§ **TASK BRIEF**
Pull out every line from the listing that has the word "import".

§ **MATERIAL PROVIDED**
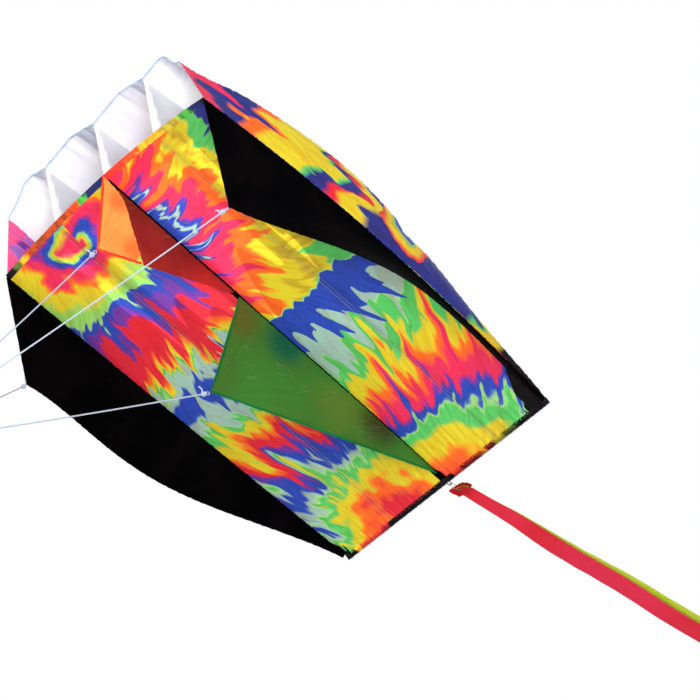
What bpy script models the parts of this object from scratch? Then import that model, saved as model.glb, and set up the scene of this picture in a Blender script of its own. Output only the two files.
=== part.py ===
"""A single-line parafoil kite in flight: four open cells, three hanging keels, four bridle legs and a tail.

Metres, +Z up. +X runs across the span to the kite's right, +Y runs along the chord from the open
mouth to the trailing edge. The origin is the centre of the tow ring, which the flying line holds.
"""

import math

import bmesh
import bpy
from mathutils import Matrix, Vector

# Canopy: the bottom skin lies near the plane of its four corners
CHORD = 0.760
LEADING_SPAN = 0.610
TRAILING_SPAN = 0.580
SIDE_BOW = 0.0125  # how far the side seams bow outwards at mid-chord
LEADING_BOW = 0.011  # how far the middle of the leading edge runs ahead of its corners
ARC_RISE = 0.023  # how far the middle of the leading edge stands over its corners
CAMBER_RISE = 0.011  # how far the bottom skin rises at mid-chord
BOTTOM_BILLOW = 0.004  # how far each cell's floor is blown down between two ribs
CANOPY_BACK = 0.068  # from the tow ring back to the leading corners
CANOPY_UP = 0.761  # from the tow ring up to the leading corners

# Upper surface: (distance behind the leading corners, height over them) along an inner rib
RIB_TOP = [
    (-0.072, 0.101),
    (0.000, 0.108),
    (0.120, 0.118),
    (0.250, 0.115),
    (0.400, 0.093),
    (0.550, 0.0595),
    (0.670, 0.0235),
    (0.7486, 0.0040),
]
END_LIP_AHEAD = 0.0575  # the lip at the end ribs, ahead of the leading corners
END_LIP_DROP = 0.033  # how much lower the lip is at the end ribs
END_LEAN = 0.020  # how far an end rib leans inwards at its top
LIP_LEAN = 0.038  # the same at the lip, where nothing holds it open
LEAN_FADE = (-0.060, 0.060)  # the chord stretch over which the lip's extra lean fades
DROP_FADE = (-0.020, 0.345)  # the same for its drop
TOP_BILLOW = 0.017  # how far each cell's roof is blown up between two ribs
LIP_BILLOW = 0.012  # the same at the lip
LIP_FORWARD = 0.007  # how far the lip's scallops run forward
SIDE_BILLOW = 0.007  # how far an end rib is blown outwards

CELLS = 4
STRIPS_PER_CELL = 8
CHORD_STATIONS = (0.0, 0.03, 0.07, 0.12, 0.18, 0.26, 0.35, 0.45, 0.55, 0.66, 0.77, 0.88, 1.0)
FABRIC = 0.0006
SEAM_GAP = 0.0004  # clearance between two sewn pieces
LEADING_HEM = 0.011
TRAILING_HEM = 0.011
TRAILING_ROLL = 0.0014  # how far the hem's folded edge runs past the chord
LIP_HEM = 0.004

# Keels: share of the chord where each starts, where its apex hangs, where it would run out, and its depth
FRONT_KEEL = (0.000, 0.075, 0.379, 0.138)
REAR_KEEL = (0.386, 0.441, 0.976, 0.211)
SIDE_KEEL = (0.000, 0.172, 1.030, 0.163)
SIDE_FLARE = 0.058  # how far the wind blows a side keel's rear edge outwards
FLARE_SKEW = 0.88
# The front keel's joining seam, as (chord share, drop)
FRONT_SPLIT = [(0.0, 0.0), (0.062, 0.0090), (0.116, 0.0480), (0.176, 0.0922)]
FRONT_CLOTH_END = 0.158  # chord share where the front keel's front cloth runs out against its hem
FRONT_HEM_END = 0.171
GORE_START = 0.045
KEEL_HEM = 0.0045
SHORTEST_DROP = 0.010  # a keel is cut off where it is shallower than this

# Bridle and tow ring
LINE_RADIUS = 0.0012
LEG_POINTS = 26
LEG_BOW = 0.003  # how far the wind bows a taut leg back
RING_RADIUS = 0.010
RING_WIRE = 0.00125
RING_SWING_UP = 0.00725  # from the ring's centre to the loop that it hangs on
LOOP_HALF_WIDTH = 0.0035
GATHER_RADIUS = 0.007
GATHER_UP = 0.02225  # from the ring's centre to the knot that gathers the four legs
KNOT_LENGTH = 0.008
KNOT_RADIUS = 0.0022
TAG_RADIUS = 0.0008
TAG_LENGTH = 0.012

# Tail: a wire link, a folded tab with an eyelet, and two ribbons that stream back and up
LINK_RISE = math.radians(20.3)  # how steeply the link and the tab rise behind the canopy
RIBBON_RISE = math.radians(12.3)
TAIL_LOOP_OUT = 0.0045
TAIL_LOOP_HALF = 0.0036
TAIL_LOOP_RADIUS = 0.0009
LINK_WIRE = 0.00055
LINK_HALF_HEIGHT = 0.0036
LINK_STRAIGHT = 0.0085
LINK_AHEAD = 0.00185  # how far the link's front bend is centred behind the loop
TAB_WIDTH = 0.034
TAB_AHEAD = 0.0045  # how much of the tab is ahead of the link's rear bend
TAB_LENGTH = 0.022
TAB_THICKNESS = 0.0018
EYELET_HOLE = 0.0030
EYELET_BARREL = 0.0036
EYELET_BACK = 0.00165  # from the link's wire to the middle of the eyelet
EYELET_FLANGE = 0.0055
EYELET_THICKNESS = 0.0036
RIBBON_LENGTH = 0.560
RIBBON_START_WIDTH = 0.028
LIME_START_WIDTH = 0.024
RIBBON_WIDTH = 0.040
RIBBON_WAVE = 0.0016
RIBBON_GATHER = 0.35  # share of its length over which a ribbon widens from its gathered start
LIME_SHIFT = 0.013
LIME_LIFT = 0.004
RIBBON_STATIONS = 26
RIBBON_STRIPS = 4

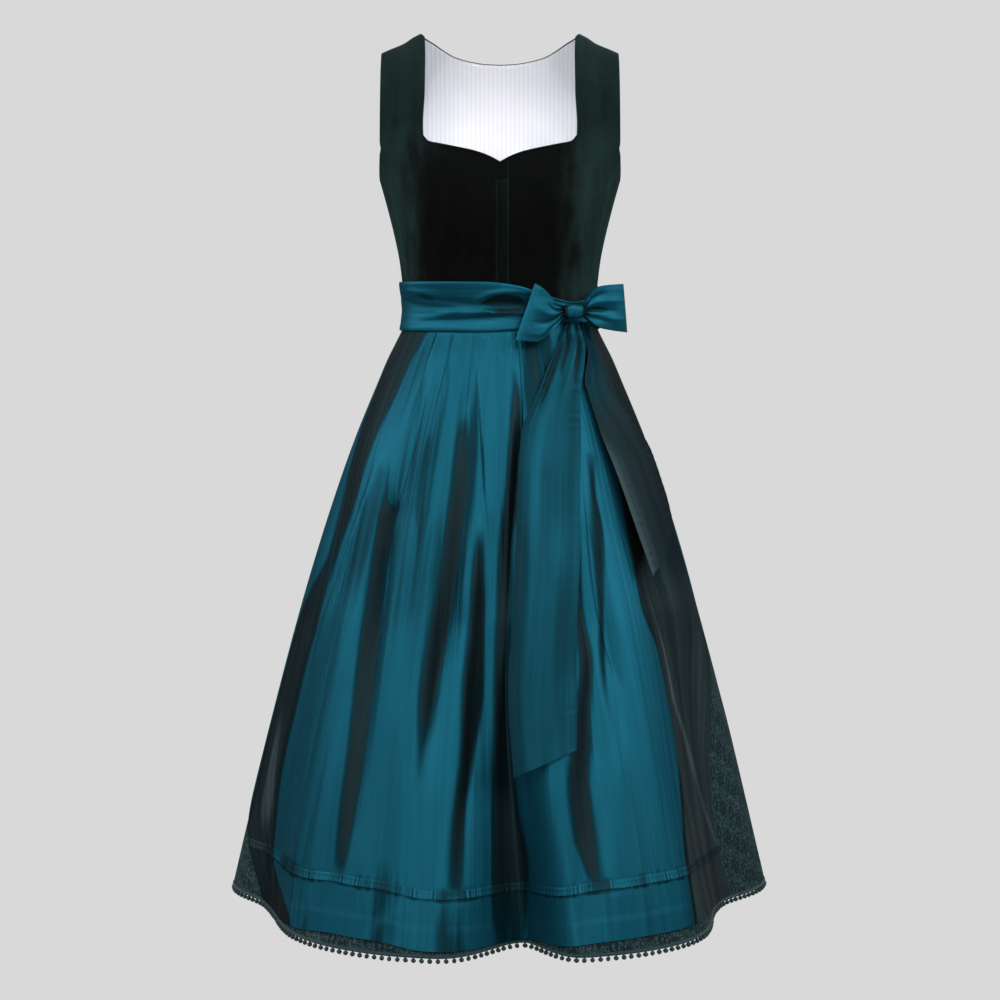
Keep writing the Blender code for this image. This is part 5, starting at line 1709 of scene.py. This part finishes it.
SASH_WIDTH, SASH_ROLL, SASH_EDGE, SASH_RADIUS = 64, 1.2, 2.5, 115
# Painted shade over the whole sash, and more of it in the sash's valleys
SASH_SHADE, VALLEY_SHADE = 0.12, 0.85


class DIRNDL_OT_sash(bpy.types.Operator):
    """Makes the sash all the way round, drawn together where it runs under the bow"""

    bl_idname = "dirndl.sash"
    bl_label = "Sash"

    def execute(self, context):
        wall = context.scene.dirndl_sizes.taffeta_thickness
        angle = -180 + 360 * np.arange(SASH_COLUMNS) / SASH_COLUMNS
        band = np.linspace(0, 1, SASH_ROWS)[:, None]
        top, end = smooth(SASH, "top", angle), smooth(SASH, "end", angle)
        drop = top + (end - top) * band
        turned = np.where(angle < BEHIND_RIGHT, angle + 360, angle)
        depth = creased(SASH_CREASES, turned, drop)
        roll = SASH_ROLL * (1 - ease(np.minimum(band, 1 - band) * SASH_WIDTH / SASH_EDGE))
        points = round_body(angle, body_radius(angle, drop) + SASH_OFF - depth - roll, drop)
        coords = uv(-drop, np.radians(angle) * SASH_RADIUS)
        cells = grid_cells(SASH_ROWS, SASH_COLUMNS, closed=True)
        # Painted shade: a little all over, more in the valleys and where the folds close
        dark = SASH_SHADE + VALLEY_SHADE * ease(depth / VALLEY_DEPTH)
        dark = np.maximum(dark, creased(SASH_SHADES, turned, drop))
        surface = (points, coords, cells, dark)
        piece = make_cloth("waist_sash", "taffeta", ["sash_taffeta"], wall, *surface)
        declare_cloth(["sash"])
        return {"FINISHED"}


def bow_point(along, out, up):
    """Points of the bow from its knot: along it to the wearer's left, out from it, and up."""
    turn = math.radians(BOW_TURN)
    x = KNOT_X + along * math.cos(turn) + out * math.sin(turn)
    y = KNOT_Y + along * math.sin(turn) - out * math.cos(turn)
    return place(x, y, KNOT_DROP - up)


LOOP_STEPS, LOOP_BANDS = 97, 41
LOOP_BULGE = 2.2
LOOP_HALF_LENGTH = 60
# Painted shade in a loop's creases, and a painted shadow near the knot over this share of the loop
LOOP_SHADE, KNOT_SHADOW = 0.9, 0.22


def make_loop(name, rows, creases, side, wall):
    """A loop of the sash that leaves the knot in front, turns at its tip and comes back behind."""
    across = np.linspace(0, 1, LOOP_BANDS)[:, None]
    way = math.pi * np.linspace(0, 1, LOOP_STEPS)
    share = np.sin(way) + 0 * across
    reach = LOOP_KNOT_DEPTH + (LOOP_MID_DEPTH - LOOP_KNOT_DEPTH) * ease(share)
    columns = ("top_along", "top_up", "low_along", "low_up")
    top_along, top_up, low_along, low_up = (smooth(rows, column, share) for column in columns)
    along = top_along + (low_along - top_along) * across
    up = top_up + (low_up - top_up) * across
    depth = creased(creases, share, across)
    bulge = LOOP_BULGE * np.sin(np.pi * across) * share
    points = bow_point(side * along, (reach + bulge - depth) * np.cos(way), up)
    cells = grid_cells(LOOP_BANDS, LOOP_STEPS)[:, ::side]
    coords = uv(-up, np.abs(way - math.pi / 2) * LOOP_HALF_LENGTH)
    dark = LOOP_SHADE * np.maximum(ease(depth / VALLEY_DEPTH), 1 - ease(share / KNOT_SHADOW))
    return make_cloth(name, "taffeta", ["bow_taffeta"], wall, points, coords, cells, dark)


KNOT_TURNS, KNOT_BANDS = 64, 29
KNOT_ROUNDNESS = 0.6
# The knot narrows towards its ends, more sharply just at them, and gets painted shade beyond this
# share.
KNOT_NARROWS, KNOT_END_NARROWS = 0.16, 0.22
KNOT_FOLD_OUT, KNOT_FOLD_UP = 0.6, 0.4
KNOT_DARK_FROM, KNOT_DARK_EASE = 0.66, 0.22
KNOT_END_SHADE, KNOT_FOLD_SHADE = 1.2, 0.15


def make_knot(wall):
    """The knot: a band of cloth wrapped round the middle of the bow, gathered lengthwise."""
    turn = 2 * np.pi * np.arange(KNOT_TURNS) / KNOT_TURNS
    across = np.linspace(-1, 1, KNOT_BANDS)[:, None]
    swell = 1 - KNOT_NARROWS * across**2 - KNOT_END_NARROWS * across**8
    gathers = np.cos(across * 6.0 + 0.5 * np.sin(2 * turn) + 0.6)
    folds = 0.7 * gathers + 0.3 * np.cos(across * 15 + turn)
    parts = (np.cos(turn), np.sin(turn))
    ahead, rise = (np.sign(part) * np.abs(part) ** KNOT_ROUNDNESS for part in parts)
    out = (KNOT_HALF_DEPTH * swell + KNOT_FOLD_OUT * folds) * ahead
    up = (KNOT_HALF_HEIGHT * swell + KNOT_FOLD_UP * folds) * rise
    points = bow_point(KNOT_HALF_WIDTH * across, out, up)
    cells = grid_cells(KNOT_BANDS, KNOT_TURNS, closed=True)[:, ::-1]
    coords = uv(across * KNOT_HALF_WIDTH, turn * 10)
    # Painted shade at the knot's ends and on its gathered folds
    ends = ease((np.abs(across) - KNOT_DARK_FROM) / KNOT_DARK_EASE)
    dark = KNOT_END_SHADE * ends + KNOT_FOLD_SHADE * ease(folds)
    return make_cloth("bow_wrap", "taffeta", ["bow_taffeta"], wall, points, coords, cells, dark)


class DIRNDL_OT_bow(bpy.types.Operator):
    """Makes the bow's two loops and its knot"""

    bl_idname = "dirndl.bow"
    bl_label = "Bow"

    def execute(self, context):
        wall = context.scene.dirndl_sizes.taffeta_thickness
        left = make_loop("bow_left", LOOP_LEFT, LOOP_LEFT_CREASES, 1, wall)
        declare_cloth(["bow_loop_left"])
        right = make_loop("bow_right", LOOP_RIGHT, LOOP_RIGHT_CREASES, -1, wall)
        declare_cloth(["bow_loop_right"])
        knot = make_knot(wall)
        declare_cloth(["bow_knot"])
        return {"FINISHED"}


TAIL_STEPS, TAIL_BANDS = 150, 45
TAIL_HEM_STEP, DRAWN = 0.50, 0.34
TAIL_FALL = 24
# Shares of a tail's width in from its edges: its hems, and the gathers that their stitching draws,
# which reach less far on the wearer's right
TAIL_HEM_AT, TAIL_HEM_EASE, DRAWN_AT = 0.09, 0.03, 0.1
DRAWN_RIGHT, DRAWN_LEFT = 0.06, 0.13
# A tail's right edge turns away from the light and gets painted shade, and the tail's painted shade
# changes between two of its rows; its drawn gathers add painted shade too.
ASIDE_SHADE, ASIDE_SHARE, GATHER_SHADE = 0.30, 0.30, 0.08
SHADE_FROM, SHADE_ROWS = 1.6, 2.4


def make_tail(name, rows, creases, wall, shade_high, shade_low):
    """A tail of the bow, from under the knot down over the apron."""
    down = np.linspace(0, len(rows) - 1, TAIL_STEPS)[:, None]
    across = np.linspace(0, 1, TAIL_BANDS)
    columns = (curve(range(len(rows)), column, down) for column in zip(*rows))
    before, drop_before, after, drop_after, off = columns
    angle = before + (after - before) * across
    drop = drop_before + (drop_after - drop_before) * across
    depth = creased(creases, down, across)
    edge = np.minimum(across, 1 - across)
    hem = TAIL_HEM_STEP * (1 - ease((edge - TAIL_HEM_AT) / TAIL_HEM_EASE))
    reach = np.where(across > 0.5, DRAWN_LEFT, DRAWN_RIGHT)
    uneven = 0.35 + 0.65 * wave(drop, 87) ** 2
    draw = DRAWN * wave(drop, 11, 2.6 * np.sin(drop / 29)) * uneven
    draw = draw * np.exp(-(((edge - DRAWN_AT) / reach) ** 2))
    near, low = body_radius(angle, drop), skirt_radius(angle, drop)
    radius = near + (low - near) * ease((drop - SASH_LOW_EDGE) / TAIL_FALL + 0.5)
    points = round_body(angle, radius + off - depth + hem + draw, drop)
    cells = grid_cells(TAIL_STEPS, TAIL_BANDS)
    coords = uv(across * TAIL_WIDTH / MM, -drop)
    # Painted shade: along the right edge, on the drawn gathers, over the whole tail and in its
    # creases
    aside = ASIDE_SHADE * (1 - ease(across / ASIDE_SHARE)) + GATHER_SHADE * draw
    shade = shade_high + (shade_low - shade_high) * ease((down - SHADE_FROM) / SHADE_ROWS)
    dark = np.maximum(shade + aside, ease(depth / VALLEY_DEPTH))
    return make_cloth(name, "taffeta", ["tail_taffeta"], wall, points, coords, cells, dark)


class DIRNDL_OT_tails(bpy.types.Operator):
    """Makes the two tails that hang from the bow"""

    bl_idname = "dirndl.tails"
    bl_label = "Tails"

    def execute(self, context):
        wall = context.scene.dirndl_sizes.taffeta_thickness
        front = make_tail("tail_over_front", TAIL_FRONT, TAIL_FRONT_CREASES, wall, 0.30, 0.44)
        declare_cloth(["tail_front"])
        side = make_tail("tail_over_side", TAIL_SIDE, TAIL_SIDE_CREASES, wall, 0.60, 1.42)
        declare_cloth(["tail_side"])
        return {"FINISHED"}


# Stage --------------------------------------------------------------------------------------------


def add_softbox(box, aim):
    """A rectangle of light that shines on a point and isn't seen itself."""
    lamp = bpy.data.lights.new(box.name, "AREA")
    lamp.shape = "RECTANGLE"
    lamp.size, lamp.size_y = box.width, box.height
    lamp.energy = box.watts
    obj = bpy.data.objects.new(box.name, lamp)
    turn, rise = math.radians(box.azimuth), math.radians(box.elevation)
    level = math.cos(rise)
    way = Vector((math.sin(turn) * level, -math.cos(turn) * level, math.sin(rise)))
    obj.location = aim + way * box.distance
    obj.rotation_euler = way.to_track_quat("Z", "Y").to_euler()
    obj.visible_camera = False
    bpy.context.scene.collection.objects.link(obj)
    return lamp


def backdrop_shader(owner, kind, seen, unseen, light):
    """Makes a surface one pale grey to the camera, and `light` to everything else."""
    owner.use_nodes = True
    tree = owner.node_tree
    tree.nodes.clear()
    kinds = ("ShaderNodeLightPath", "ShaderNodeMixShader", kind)
    path, mix, output = (tree.nodes.new(name) for name in kinds)
    tree.links.new(path.outputs["Is Camera Ray"], mix.inputs[0])
    for slot, name, grey in ((1, unseen, light), (2, seen, BACKDROP_GREY)):
        node = tree.nodes.new(name)
        node.inputs["Color"].default_value = (grey, grey, grey, 1.0)
        tree.links.new(node.outputs[0], mix.inputs[slot])
    tree.links.new(mix.outputs[0], output.inputs["Surface"])


class DIRNDL_OT_stage(bpy.types.Operator):
    """Makes the pale floor, the soft lights and the camera"""

    bl_idname = "dirndl.stage"
    bl_label = "Stage"

    def execute(self, context):
        scene = context.scene
        scene.view_settings.view_transform = "Standard"
        bpy.ops.object.select_all(action="DESELECT")
        bpy.ops.mesh.primitive_circle_add(
            vertices=96, radius=FLOOR_RADIUS, fill_type="NGON", location=(0, 0, -FLOOR_DROP)
        )
        floor = context.active_object
        bpy.ops.object.transform_apply(location=True)
        floor.name = "floor"
        pale = bpy.data.materials.new("pale_floor")
        looks = ("ShaderNodeOutputMaterial", "ShaderNodeEmission", "ShaderNodeBsdfDiffuse")
        backdrop_shader(pale, *looks, FLOOR_LIGHT)
        floor.data.materials.append(pale)

        scene.world = bpy.data.worlds.new("studio")
        looks = ("ShaderNodeOutputWorld", "ShaderNodeBackground", "ShaderNodeBackground")
        backdrop_shader(scene.world, *looks, WORLD_LIGHT)

        for box in SOFTBOXES:
            add_softbox(box, LIGHT_AIM)
        add_softbox(SNOOT, SNOOT_AIM).spread = math.radians(SNOOT_SPREAD)

        lens = bpy.data.cameras.new("camera")
        lens.lens = CAMERA_LENS
        lens.sensor_width = CAMERA_SENSOR
        camera = bpy.data.objects.new("camera", lens)
        camera.location = CAMERA_PLACE
        camera.rotation_euler = (math.radians(CAMERA_PITCH), 0, 0)
        scene.collection.objects.link(camera)
        scene.camera = camera
        return {"FINISHED"}


class DIRNDL_PT_dress(bpy.types.Panel):
    """Lists the dress's pieces and what can be changed on them"""

    bl_label = "Dirndl Dress"
    bl_space_type = "VIEW_3D"
    bl_region_type = "UI"
    bl_category = "Dirndl"

    def draw(self, context):
        layout = self.layout
        for group in (context.scene.dirndl_sizes, context.scene.dirndl_colours):
            for name in group.__annotations__:
                layout.prop(group, name)
        for piece in PIECES:
            layout.operator(piece.bl_idname)


PIECES = (
    DIRNDL_OT_stage,
    DIRNDL_OT_bodice,
    DIRNDL_OT_lining,
    DIRNDL_OT_placket,
    DIRNDL_OT_piping,
    DIRNDL_OT_skirt,
    DIRNDL_OT_hem_trim,
    DIRNDL_OT_apron,
    DIRNDL_OT_sash,
    DIRNDL_OT_bow,
    DIRNDL_OT_tails,
)
CLASSES = (DirndlSizes, DirndlColours, *PIECES, DIRNDL_PT_dress)


def register():
    for cls in CLASSES:
        bpy.utils.register_class(cls)
    bpy.types.Scene.dirndl_sizes = PointerProperty(type=DirndlSizes)
    bpy.types.Scene.dirndl_colours = PointerProperty(type=DirndlColours)


def unregister():
    del bpy.types.Scene.dirndl_colours
    del bpy.types.Scene.dirndl_sizes
    for cls in reversed(CLASSES):
        bpy.utils.unregister_class(cls)


def main():
    register()
    bpy.ops.dirndl.stage()
    bpy.ops.dirndl.bodice()
    bpy.ops.dirndl.lining()
    bpy.ops.dirndl.placket()
    bpy.ops.dirndl.piping()
    bpy.ops.dirndl.skirt()
    bpy.ops.dirndl.hem_trim()
    bpy.ops.dirndl.apron()
    bpy.ops.dirndl.sash()
    bpy.ops.dirndl.bow()
    bpy.ops.dirndl.tails()


if __name__ == "__main__":
    main()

§ **RESULT OF THIS TASK**
What bpy script models the parts of this object from scratch? Then import that model, saved as model.glb, and set up the scene of this picture in a Blender script of its own. Output only the two files.
import math
import bmesh
import bpy
from mathutils import Matrix, Vector